> _Records_

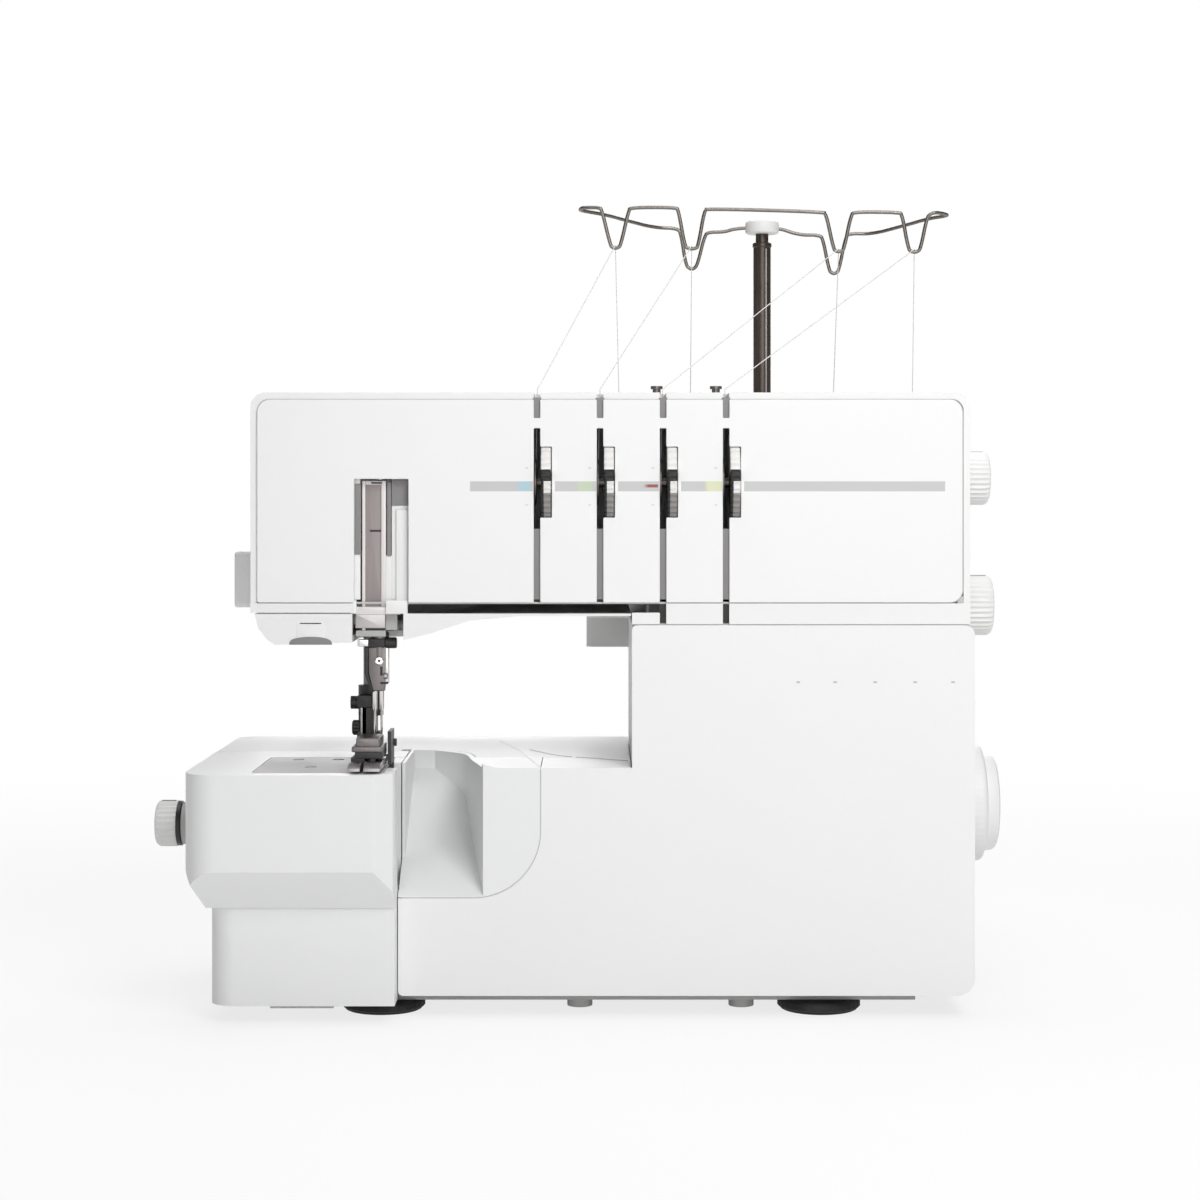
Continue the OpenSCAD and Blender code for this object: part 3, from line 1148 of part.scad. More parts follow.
// Route of thread number i, from its cone through the guide's dip to the tension discs
function thread_path(i) = [
    [cone_x[i], cone_y[i] - cone_r / 2, stand_z + cone_h + 2.4],
    [dip_x[i], dip_y + 0.6, wire_z - dip_drop[i] + wire_r + thread_r + 0.1],
    [dip_x[i], dip_y - 0.6, wire_z - dip_drop[i] + wire_r + thread_r + 0.1],
    [slots[i], 9, head_top + 1.6],
    [slots[i] - 0.6, 11, dial_z + disc_r + 0.4]];

module thread(i) part("White") tube(thread_path(i), thread_r, 8, [1, 0, 0]);
module thread_1() thread(0);
module thread_2() thread(1);
module thread_3() thread(2);
module thread_4() thread(3);

base_plate();
rubber_feet();
main_frame();
shaft_bushes();
column_shell();
rear_cover();
head_shell();
front_panel();
chin_cover();
bed_shell();
free_arm_body();
needle_plate();
screws();
face_plate();
recess_plate();
tension_units();
lamp_lens();
thread_cutter();
motor();
drive_belt();
lower_knife();
power_inlet();
spool_stand();
cone_holders();
thread_cones();
pole_outer();
hinge_rod();
presser_spring();
thread_1();
thread_2();
thread_3();
thread_4();
main_shaft();
handwheel();
motor_rotor();
needle_bar();
needle_clamp();
needles();
arm_shaft();
upper_looper();
lower_looper();
upper_knife();
feed_dogs();
presser_bar();
foot_holder();
presser_foot();
lifter_lever();
tension_dial_1();
tension_dial_2();
tension_dial_3();
tension_dial_4();
stitch_length_dial();
differential_dial();
cutting_width_knob();
thread_mast();
guide_wire();
front_cover();
scoop_panel();
free_arm_cover();
power_switch();
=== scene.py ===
"""Dressed model of a four-thread serger overlock machine.

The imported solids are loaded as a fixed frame. Each sub-assembly is a class that dresses its solids
or stands finer surfaces in their place, in one shared frame, in metres. Sizes below are layout
millimetres: x from the second thread slot, y from the front panel towards the back, z from the floor.
"""

from __future__ import annotations

import logging
import math
from dataclasses import dataclass
from enum import Enum, StrEnum
from typing import Callable, Mapping, Optional, Sequence, Union

import bmesh
import bpy
import numpy as np
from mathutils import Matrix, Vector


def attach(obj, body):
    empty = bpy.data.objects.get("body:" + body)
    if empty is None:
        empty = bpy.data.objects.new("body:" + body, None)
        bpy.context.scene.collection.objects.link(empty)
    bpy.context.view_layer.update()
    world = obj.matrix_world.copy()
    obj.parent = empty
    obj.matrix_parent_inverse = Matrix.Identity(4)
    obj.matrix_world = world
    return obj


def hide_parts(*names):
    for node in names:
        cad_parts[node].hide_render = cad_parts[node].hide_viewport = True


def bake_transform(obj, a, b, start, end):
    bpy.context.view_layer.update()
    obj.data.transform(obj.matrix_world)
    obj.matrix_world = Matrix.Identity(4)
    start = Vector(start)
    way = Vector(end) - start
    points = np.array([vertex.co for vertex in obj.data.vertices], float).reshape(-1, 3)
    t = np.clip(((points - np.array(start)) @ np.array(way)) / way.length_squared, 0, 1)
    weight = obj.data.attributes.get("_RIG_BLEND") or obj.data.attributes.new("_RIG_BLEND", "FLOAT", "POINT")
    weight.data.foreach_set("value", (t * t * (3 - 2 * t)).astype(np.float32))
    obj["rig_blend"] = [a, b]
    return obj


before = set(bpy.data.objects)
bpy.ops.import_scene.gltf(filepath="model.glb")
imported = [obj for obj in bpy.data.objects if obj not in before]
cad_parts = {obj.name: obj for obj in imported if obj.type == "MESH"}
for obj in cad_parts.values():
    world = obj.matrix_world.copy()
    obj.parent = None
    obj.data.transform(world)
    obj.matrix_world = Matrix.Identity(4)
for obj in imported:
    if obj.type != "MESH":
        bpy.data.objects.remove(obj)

LOG = logging.getLogger("serger")
LAYOUT_SHIFT = np.array([10.0, -104.5, 0.0])  # from the layout to the shared frame, in millimetres
MM = 0.001
TIP = 0.02  # radius that closes a turned solid at its axis
SMALL_EDGE = 0.04  # smallest corner radius of an outline
MERGE = 2e-6  # metres within which the points of a solid are one
FLAT_ANGLE = 0.6  # degrees up to which the faces of a solid are one plane
BEVEL_ANGLE = 34.0  # degrees above which an edge of a solid is bevelled
BEVEL_SEGMENTS = 3
STRAND_ANGLE = 80.0  # degrees of an edge that stays sharp on a thread or a wire
SLOT_PITCH = 24.6
SLOTS = (-24.6, 0.0, 24.6, 49.2)
DIAL_AXLE = (14.0, 209.0)
CONES = ((9.0, 165.0), (42.0, 200.0), (108.0, 200.0), (141.0, 165.0))
WIRE_Z = 326.5
Number = Union["Field", float, int]
Rgb = tuple[float, float, float]
Point = tuple[float, float, float]
Place = Sequence[float]
Rows = Sequence[tuple[float, float]]


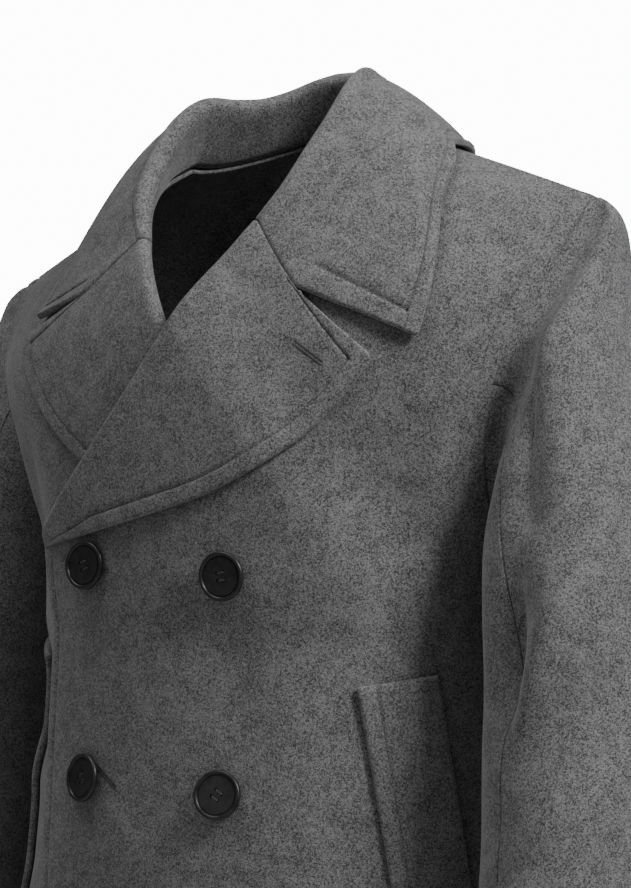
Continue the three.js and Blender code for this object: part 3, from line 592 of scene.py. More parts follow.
# %% Horn
def horn_material():
    material, shader = new_material("Dark horn", 0.34)
    tree = material.node_tree
    place = add_node(tree, "ShaderNodeTexCoord").outputs["Object"]
    streaks = add_noise(tree, place, 190, 4, 0.55)
    ramp = add_node(tree, "ShaderNodeValToRGB")
    ramp.color_ramp.elements[0].color = (0.009, 0.0085, 0.0088, 1)
    ramp.color_ramp.elements[0].position = 0.35
    ramp.color_ramp.elements[1].color = (0.030, 0.028, 0.029, 1)
    ramp.color_ramp.elements[1].position = 0.75
    tree.links.new(streaks, ramp.inputs["Fac"])
    tree.links.new(ramp.outputs["Color"], shader.inputs["Base Color"])
    haze = add_node(tree, "ShaderNodeMapRange")
    haze.inputs["To Min"].default_value = 0.26
    haze.inputs["To Max"].default_value = 0.5
    tree.links.new(add_noise(tree, place, 900, 3, 0.6), haze.inputs["Value"])
    tree.links.new(haze.outputs["Result"], shader.inputs["Roughness"])
    scuffs = add_node(tree, "ShaderNodeBump")
    scuffs.inputs["Strength"].default_value = 0.12
    scuffs.inputs["Distance"].default_value = 0.0002
    tree.links.new(add_noise(tree, place, 1400, 2, 0.5), scuffs.inputs["Height"])
    tree.links.new(scuffs.outputs["Normal"], shader.inputs["Normal"])
    return material


HORN = horn_material()

# %% [markdown]
# ## The fronts
# A front is one cloth with its lapel. Below the break its edge is stitched. Above it, the cloth rolls
# over and lies back on itself. The panel and the lapel are two grids that share the roll line, and
# their corners are merged there, so the roll is one smooth sheet.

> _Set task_
From the records above, retype only the lines starting at the line that contains "points = np.array([vertex.co" and ending at the line that contains "t = np.clip(((points", both included.

> _Written answer_
    points = np.array([vertex.co for vertex in obj.data.vertices], float).reshape(-1, 3)
    t = np.clip(((points - np.array(start)) @ np.array(way)) / way.length_squared, 0, 1)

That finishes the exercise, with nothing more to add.